4) "data record stored & retrieved from many different data sources within the same application out of a variety of motivations"  --- I assume all of these copies of data are read-only, with one service having responsibility for updates. I also assume you mean that some form of optimistic conflict checking would be involved to ensure no lost updates. Concern: Traditionally we have had serializable transaction isolation to protect us from concurrent anomalies. Will we still have this sort of isolation in the face of multiple cached copies across web services?

I think that absolute temporal accuracy is severely overrated and is more an engineering obsession than anything else. Amazon.com basically lies into the faces of millions of users each day by saying “only 2-4 items left in stock” or “Usually ships within 24 hours”. Can they give you to-the-second accurate information from their backend warehouse? Of course they don’t. They won’t even tell you when your stuff ships when you’re through checkout and gave them you money. They’ll do so later – by email.

I also think that the risk of concurrent updates to records is – as outlined above – very low if you segment your data along the lines of the business use cases and not so much along the lines of what a DBA thinks is perfect form.

I’ll skip 5) and 6) (the answers are “Ok” and “If you want to see it that way”) and move on to
7) "Problematic assumptions regarding single databases vs. parallel databases for scalability" -- I'm not sure what the problem is here from an SOA perspective? Isn't this a physical data architecture issue, something encapsulated by your database's interface? As far as I know it's pretty transparent to me if Oracle decides to use a parallel query, unless I dig into the SQL plan. […]

“which may or may not be directly supported by your database system” is the half sentence to consider here as well. The Oracle cluster does it, SQL Server does it too, but there are other database system out there and there’s also other ways of storing and accessing data than RDBMS.

8) "Strong contracts eliminate "illegal argument" errors" Question: What about semantic constraints? Or referential integrity constraints? XML Schemas are richer than IDL, but they still don't capture rich semantic constraints (i.e. "book a room in this hotel, ensuring there are no overlapping reservations" -- or "employee reporting relationships must be hierarchical"). […]

“Book a room in this hotel” is a message to the service.
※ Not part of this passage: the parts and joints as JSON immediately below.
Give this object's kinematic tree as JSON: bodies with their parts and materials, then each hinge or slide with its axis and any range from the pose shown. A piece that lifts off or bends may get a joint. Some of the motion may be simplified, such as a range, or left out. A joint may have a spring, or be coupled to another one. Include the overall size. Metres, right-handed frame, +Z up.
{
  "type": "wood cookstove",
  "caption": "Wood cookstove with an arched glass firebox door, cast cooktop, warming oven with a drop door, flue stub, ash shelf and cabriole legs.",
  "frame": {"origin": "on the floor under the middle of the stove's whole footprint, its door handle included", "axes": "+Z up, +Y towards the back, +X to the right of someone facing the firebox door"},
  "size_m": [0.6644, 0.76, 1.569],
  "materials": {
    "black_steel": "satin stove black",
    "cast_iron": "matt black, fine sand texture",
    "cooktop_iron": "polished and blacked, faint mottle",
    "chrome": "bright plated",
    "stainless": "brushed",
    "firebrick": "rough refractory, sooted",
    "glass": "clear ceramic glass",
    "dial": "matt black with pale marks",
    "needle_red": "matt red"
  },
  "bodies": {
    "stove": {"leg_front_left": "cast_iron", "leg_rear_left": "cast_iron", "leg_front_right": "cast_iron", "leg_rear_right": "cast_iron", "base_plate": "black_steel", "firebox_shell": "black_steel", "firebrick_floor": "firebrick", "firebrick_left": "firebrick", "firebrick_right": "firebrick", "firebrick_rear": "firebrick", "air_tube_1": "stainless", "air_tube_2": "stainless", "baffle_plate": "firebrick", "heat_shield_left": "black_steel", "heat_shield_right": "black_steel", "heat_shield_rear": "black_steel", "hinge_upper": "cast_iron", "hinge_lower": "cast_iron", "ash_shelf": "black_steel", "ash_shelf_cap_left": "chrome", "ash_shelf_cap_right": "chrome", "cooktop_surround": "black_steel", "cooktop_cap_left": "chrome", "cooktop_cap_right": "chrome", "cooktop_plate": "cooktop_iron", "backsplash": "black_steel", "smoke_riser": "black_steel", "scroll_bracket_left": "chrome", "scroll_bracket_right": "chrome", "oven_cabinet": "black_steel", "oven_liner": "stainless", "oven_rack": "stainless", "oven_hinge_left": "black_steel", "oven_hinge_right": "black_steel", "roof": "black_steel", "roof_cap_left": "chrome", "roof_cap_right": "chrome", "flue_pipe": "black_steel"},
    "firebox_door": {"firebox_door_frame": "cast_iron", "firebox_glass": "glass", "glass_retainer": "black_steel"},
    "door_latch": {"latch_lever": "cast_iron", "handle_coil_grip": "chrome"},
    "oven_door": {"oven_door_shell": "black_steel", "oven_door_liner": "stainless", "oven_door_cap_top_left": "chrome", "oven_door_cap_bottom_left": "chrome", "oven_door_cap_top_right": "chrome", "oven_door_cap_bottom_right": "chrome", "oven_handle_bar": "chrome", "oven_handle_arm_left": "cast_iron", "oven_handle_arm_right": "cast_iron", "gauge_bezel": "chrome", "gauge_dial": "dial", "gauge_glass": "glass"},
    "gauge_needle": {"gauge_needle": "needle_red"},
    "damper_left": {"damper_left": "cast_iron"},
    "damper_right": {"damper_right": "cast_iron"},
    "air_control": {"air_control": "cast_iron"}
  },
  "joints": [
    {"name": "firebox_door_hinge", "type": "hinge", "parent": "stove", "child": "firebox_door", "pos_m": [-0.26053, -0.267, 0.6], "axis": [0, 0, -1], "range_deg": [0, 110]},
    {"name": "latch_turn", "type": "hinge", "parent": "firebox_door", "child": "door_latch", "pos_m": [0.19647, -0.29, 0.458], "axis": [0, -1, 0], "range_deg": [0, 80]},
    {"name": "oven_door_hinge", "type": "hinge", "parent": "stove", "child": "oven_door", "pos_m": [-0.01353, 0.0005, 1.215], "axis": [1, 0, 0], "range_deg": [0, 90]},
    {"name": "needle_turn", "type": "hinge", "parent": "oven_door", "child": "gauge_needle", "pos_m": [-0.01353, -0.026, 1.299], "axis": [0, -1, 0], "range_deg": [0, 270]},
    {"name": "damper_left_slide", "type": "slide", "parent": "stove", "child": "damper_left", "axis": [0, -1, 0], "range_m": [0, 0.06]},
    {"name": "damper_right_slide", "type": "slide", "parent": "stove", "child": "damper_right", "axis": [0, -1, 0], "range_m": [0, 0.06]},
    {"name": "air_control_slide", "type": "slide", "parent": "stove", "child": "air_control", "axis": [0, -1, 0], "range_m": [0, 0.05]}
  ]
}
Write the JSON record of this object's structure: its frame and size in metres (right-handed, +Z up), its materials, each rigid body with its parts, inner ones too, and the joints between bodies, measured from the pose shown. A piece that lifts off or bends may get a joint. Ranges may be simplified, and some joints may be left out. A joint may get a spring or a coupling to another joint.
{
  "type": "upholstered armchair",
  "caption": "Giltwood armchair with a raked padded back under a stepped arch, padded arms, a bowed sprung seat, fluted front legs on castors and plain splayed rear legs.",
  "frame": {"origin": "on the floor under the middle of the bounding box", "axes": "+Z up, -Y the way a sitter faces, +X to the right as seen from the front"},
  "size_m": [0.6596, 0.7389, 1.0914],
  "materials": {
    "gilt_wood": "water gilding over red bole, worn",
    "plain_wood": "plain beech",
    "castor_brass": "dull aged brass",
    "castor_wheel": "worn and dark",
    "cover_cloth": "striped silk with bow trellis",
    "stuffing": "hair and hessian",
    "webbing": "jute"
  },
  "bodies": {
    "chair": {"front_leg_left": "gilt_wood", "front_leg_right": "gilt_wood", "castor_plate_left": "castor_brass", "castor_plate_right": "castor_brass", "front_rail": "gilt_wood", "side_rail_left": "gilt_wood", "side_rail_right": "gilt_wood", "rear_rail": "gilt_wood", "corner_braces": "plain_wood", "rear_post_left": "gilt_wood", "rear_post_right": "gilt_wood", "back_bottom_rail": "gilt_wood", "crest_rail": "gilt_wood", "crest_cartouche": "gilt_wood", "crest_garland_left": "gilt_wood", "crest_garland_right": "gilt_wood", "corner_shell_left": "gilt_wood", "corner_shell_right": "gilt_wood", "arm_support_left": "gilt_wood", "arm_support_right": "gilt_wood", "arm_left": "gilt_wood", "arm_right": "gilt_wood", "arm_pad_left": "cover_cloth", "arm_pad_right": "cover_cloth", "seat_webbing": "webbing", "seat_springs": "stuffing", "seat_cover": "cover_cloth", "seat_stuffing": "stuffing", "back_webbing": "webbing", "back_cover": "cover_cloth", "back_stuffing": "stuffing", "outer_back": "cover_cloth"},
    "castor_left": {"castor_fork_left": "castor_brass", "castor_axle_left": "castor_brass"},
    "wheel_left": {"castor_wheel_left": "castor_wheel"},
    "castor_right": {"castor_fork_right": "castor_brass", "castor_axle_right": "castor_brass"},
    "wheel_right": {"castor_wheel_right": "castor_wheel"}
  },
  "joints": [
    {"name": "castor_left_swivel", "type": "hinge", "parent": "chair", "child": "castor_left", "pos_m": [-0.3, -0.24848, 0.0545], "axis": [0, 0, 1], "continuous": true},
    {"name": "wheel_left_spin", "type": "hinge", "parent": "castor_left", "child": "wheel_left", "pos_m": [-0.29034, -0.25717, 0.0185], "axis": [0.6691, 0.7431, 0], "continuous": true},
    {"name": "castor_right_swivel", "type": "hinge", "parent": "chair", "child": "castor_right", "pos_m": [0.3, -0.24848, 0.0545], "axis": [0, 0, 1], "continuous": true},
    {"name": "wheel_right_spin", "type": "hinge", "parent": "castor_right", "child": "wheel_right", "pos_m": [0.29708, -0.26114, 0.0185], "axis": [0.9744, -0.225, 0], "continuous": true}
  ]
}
The requirements-motivated answer to this message is either “yes” or “no”. “No overlapping reservations” is a local concern of that service and even “Sorry, we don’t know that hotel” is. The employee reporting relationships for a message relayed to an HR service can indeed be expressed by referential constraints in XSD, the validity of the merging the message into the backend store is an internal concern of the service. The answer is “can do that” or “can’t do that”.

What you won’t get are failures like “the employee name has more than 80 characters and we don’t know how to deal with that”. Stronger contracts and automatic enforcement of these contracts reduce the number of stupid errors, side-effects and the combination of stupid errors and side effects to look for – at either endpoint.

9) "The vision of Web services as an integration tool of global scale exhibits these and other constraints, making it necessary to enable asynchronous behavior and parallel processing as a core principle of mainstream application design and don’t leave that as a specialty to the high-performance and super-computing space."  -- Concern: Distributed/concurrent/parallel computing is hard. I haven't seen much evidence that SOA/ web services makes this any easier. It makes contracts easier, and distributing data types easier. But it's up to the programming model (.NET, J2EE, or something else) to make the distributed/concurrent/parallel model easier. There are some signs of improvement here, but I'm skeptical there will be anything that breaks this stuff into the "mainstream" (I guess it depends on what one defines as mainstream)...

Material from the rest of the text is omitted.